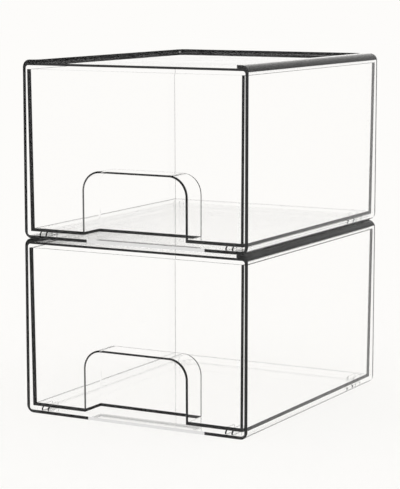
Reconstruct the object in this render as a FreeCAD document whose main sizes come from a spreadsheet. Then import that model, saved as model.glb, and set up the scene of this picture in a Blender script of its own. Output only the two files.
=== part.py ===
import FreeCAD, Part
import os
import Sketcher

# Two identical clear-plastic drawer boxes, one stacked on the other. Each box is a one-piece
# moulded casing, open at the front, with a one-piece drawer that slides out of it.
#
# Frame: millimetres, +Z up, +X to the right and the front facing -Y. The origin is the middle of
# the lower casing's underside.

doc = FreeCAD.newDocument("StackableDrawerBox")

# Driving sizes, in millimetres, and one angle in degrees
SIZES = {
    # casing
    "casing_width": 162.0,
    "casing_depth": 195.4,
    "casing_height": 114.8,
    "corner_radius": 5.0,
    "cavity_radius": 1.8,
    "side_wall": 2.2,
    "back_wall": 2.2,
    "floor_thickness": 2.0,
    "plate_thickness": 1.5,
    "front_edge_round": 0.15,
    # raised rim round three sides of the casing's top plate
    "rim_height": 2.1,
    "side_rim_width": 10.0,
    "rear_rim_width": 6.0,
    "rim_corner_radius": 5.0,
    # thin low glides on the casing's floor that carry the drawer, in pairs at its four corners
    "glide_width": 1.1,
    "glide_length": 12.0,
    "glide_spacing": 4.5,
    "glide_inset": 8.4,
    "glide_front_setback": 1.2,
    "glide_rear_setback": 7.7,
    "glide_lead": 1.2,
    "glide_clearance": 0.15,
    # room round the drawer inside the casing
    "drawer_lift": 2.5,
    "drawer_headroom": 2.5,
    "drawer_side_gap": 0.65,
    "drawer_rear_gap": 1.2,
    "drawer_setback": 0.4,
    # drawer
    "drawer_wall": 2.3,
    "drawer_front_wall": 1.75,
    "drawer_floor": 1.9,
    "drawer_draft": 0.5,
    "drawer_rear_radius": 2.0,
    "drawer_edge_round": 0.3,
    "storage_rear_radius": 2.4,
    "storage_front_radius": 0.3,
    "storage_floor_radius": 0.25,
    "drawer_lip_round": 0.4,
    # finger recess in the bottom of the drawer's front, open downwards
    "recess_width": 74.0,
    "recess_height": 40.1,
    "recess_depth": 20.0,
    "recess_wall": 1.2,
    "recess_corner_radius": 12.0,
    "recess_inner_radius": 0.4,
    "hood_back_radius": 1.6,
    "recess_lip_round": 0.25,
    # how far a cutting sketch runs past the face it cuts
    "overrun": 2.0,
}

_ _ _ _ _

BRIEF -
Set down the material above again, word for word.

RESULT BELOW -
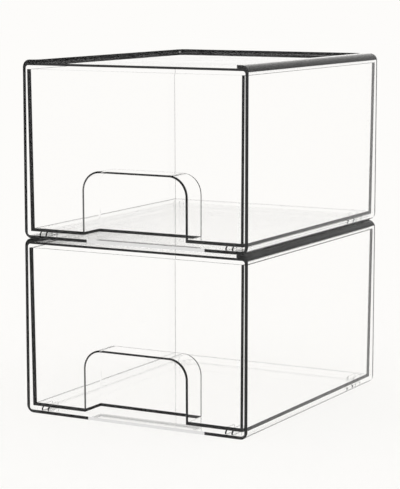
Reconstruct the object in this render as a FreeCAD document whose main sizes come from a spreadsheet. Then import that model, saved as model.glb, and set up the scene of this picture in a Blender script of its own. Output only the two files.
=== part.py ===
import FreeCAD, Part
import os
import Sketcher

# Two identical clear-plastic drawer boxes, one stacked on the other. Each box is a one-piece
# moulded casing, open at the front, with a one-piece drawer that slides out of it.
#
# Frame: millimetres, +Z up, +X to the right and the front facing -Y. The origin is the middle of
# the lower casing's underside.

doc = FreeCAD.newDocument("StackableDrawerBox")

# Driving sizes, in millimetres, and one angle in degrees
SIZES = {
    # casing
    "casing_width": 162.0,
    "casing_depth": 195.4,
    "casing_height": 114.8,
    "corner_radius": 5.0,
    "cavity_radius": 1.8,
    "side_wall": 2.2,
    "back_wall": 2.2,
    "floor_thickness": 2.0,
    "plate_thickness": 1.5,
    "front_edge_round": 0.15,
    # raised rim round three sides of the casing's top plate
    "rim_height": 2.1,
    "side_rim_width": 10.0,
    "rear_rim_width": 6.0,
    "rim_corner_radius": 5.0,
    # thin low glides on the casing's floor that carry the drawer, in pairs at its four corners
    "glide_width": 1.1,
    "glide_length": 12.0,
    "glide_spacing": 4.5,
    "glide_inset": 8.4,
    "glide_front_setback": 1.2,
    "glide_rear_setback": 7.7,
    "glide_lead": 1.2,
    "glide_clearance": 0.15,
    # room round the drawer inside the casing
    "drawer_lift": 2.5,
    "drawer_headroom": 2.5,
    "drawer_side_gap": 0.65,
    "drawer_rear_gap": 1.2,
    "drawer_setback": 0.4,
    # drawer
    "drawer_wall": 2.3,
    "drawer_front_wall": 1.75,
    "drawer_floor": 1.9,
    "drawer_draft": 0.5,
    "drawer_rear_radius": 2.0,
    "drawer_edge_round": 0.3,
    "storage_rear_radius": 2.4,
    "storage_front_radius": 0.3,
    "storage_floor_radius": 0.25,
    "drawer_lip_round": 0.4,
    # finger recess in the bottom of the drawer's front, open downwards
    "recess_width": 74.0,
    "recess_height": 40.1,
    "recess_depth": 20.0,
    "recess_wall": 1.2,
    "recess_corner_radius": 12.0,
    "recess_inner_radius": 0.4,
    "hood_back_radius": 1.6,
    "recess_lip_round": 0.25,
    # how far a cutting sketch runs past the face it cuts
    "overrun": 2.0,
}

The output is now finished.